El dedo en el gatillo
Verdades y mentiras
Cuando llegué al país con la imagen de un realengo, ante mis quebrantos de salud iba a los hospitales públicos. El hospital “Morgan 17” quedaba a dos esquinas de mi primer trabajo y allí hacía filas para consultas clínicas. Un médico paciente me entregaba recetas de medicamentos que casi nunca podía adquirir. Solo tenía cobertura en farmacias del gobierno.
Me enfermaba poco. Era mayor la necesidad de sobrevivencia, y la obligación de mantener a los míos, allá en La Habana. Ellos esperaban mis noticias, en un país que luchaba por sobrevivir a un período especial inevitable después de la caída del Muro de Berlín. Mi ser era un pedazo de carne a flote gracias a la generosidad de aquel doctor con salario de miseria, pero inmenso que me abría las puertas de su sabiduría con los escasos recursos que tenía a mano. Siempre me descubría sentado en la sala de espera y se las ingeniaba para antenderme por encima de un gentío sobresaltado que gemía por su atención.
Cuando llegó la avanzada de mi familia, mi pequeño hijo fue atendido varias veces en el hospital Robert Read Cabral de entonces. Allí hacíamos turno unidos a la masividad infantil que a diario acudía en busca de sanación.
Recientemente, visité el hospital Salvador G. Gautier en busca de un examen cardiaco y un electrocardiograma, requisitos solicitados en otro centro clínico para varios estudios internos.
Allí conocí la destreza profesional del doctor Fulgencio Severino, quien me atendió con esmero y prontitud y me ofreció varios consejos muy profesionales y respetables que le agradezco en demasía.
Anduve por aquellos pasillos que merecen una atención más prioritaria del Estado. Contemplé pacientes que me miraban como si fuera un mesías capaz de resucitarlos. Ví camas sin sábanas, internos pernoctando encima de de forros de hule, pacientes que solo pedían salvación.
Tan importante como aquello fue la atención del personal de salud que acompañaba al doctor Severino en la sala de cardiología. Profesionales que trabajan con un galeno que los respeta y sabe valorarlos.
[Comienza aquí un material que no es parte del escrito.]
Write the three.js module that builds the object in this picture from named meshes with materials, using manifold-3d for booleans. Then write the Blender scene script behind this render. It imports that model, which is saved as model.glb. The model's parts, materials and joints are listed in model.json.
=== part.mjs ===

Junto a la destreza y conocimientos con que atienden al paciente, brindan lecciones de amor que los hacen olvidar sus dolencias.
Las malas decisiones que he tomado en mi vida han sido por seguir el rumbo aventurero del capricho. Y algunas buenas también. A mis padres les agradezco poder mirar al mundo todos los días a traves de sus ojos. Ellos ocupan mi cuerpo y me increpan. Mi madre siempre pensó que su hijo sería rey, Por suerte, solo soy un pedazo de carne que ha sabido sobreponerse a estocadas en el pecho, entre ecos y murmullos.
Quien mira el mundo con mirada ajena es menos propenso a conocerlo porque los contextos cambian y, lo visto ayer, hoy se desvanece ante el auge de la novedad que arraza a todo el que no es capaz de aplaudirla.
De todo esto, una conclusión sensata corre a favor de quien no persigue y defiende su olfato, y queda al margen del combate cotidiano, Lo deja todo a las garras de la suerte.
Tengo tres peces en mi casa que mis nietos heredarán algún día. Viven en pesceras distintas porque juntos se pelean, y se hacen la vida imposible. Se le cambia el agua todos los días y aprendieron a sobrevivir en el pequeño espacio donde están confinados. Duermen casi siempre y, cuando despiertan, van en busca de la comida sintética que les procuro. Los tres llevan casi diez años conmigo y conocen sus horarios y métodos para mantenerse sanos y rebeldes. Llevan una rutina ejemplar aunque separados: Duermen, defecan, comen, nadan lo que pueden y buscan residuos de comida en el fondo de sus pesceras respectivas.
Me he encariñado con ellos al igual que con los gatos que deambulan en el edificio. Han acabado con las ratas y ratones que a cada rato campeaban por sus respetos: Duermen, comen, fornican a las buenas o a las malas, cazan ratones y lagartos todos los días a la buena de Dios.
Esas mascotas postizas las he hecho mías por unos cuantos pesos o por la siempre honorable gratuidad. Nada peor para la imagen de un luchador que trabaja, lucha y busca la forma de sobrevivir con dignidad.
Son animales, es cierto, y nacieron solo para ser admirados, temidos o denigrados por otros similares. Pero nosotros también. Y esa es una forma de maltrato que todos los días me obliga a darme espaldarazos en busca de una respuesta que no existe.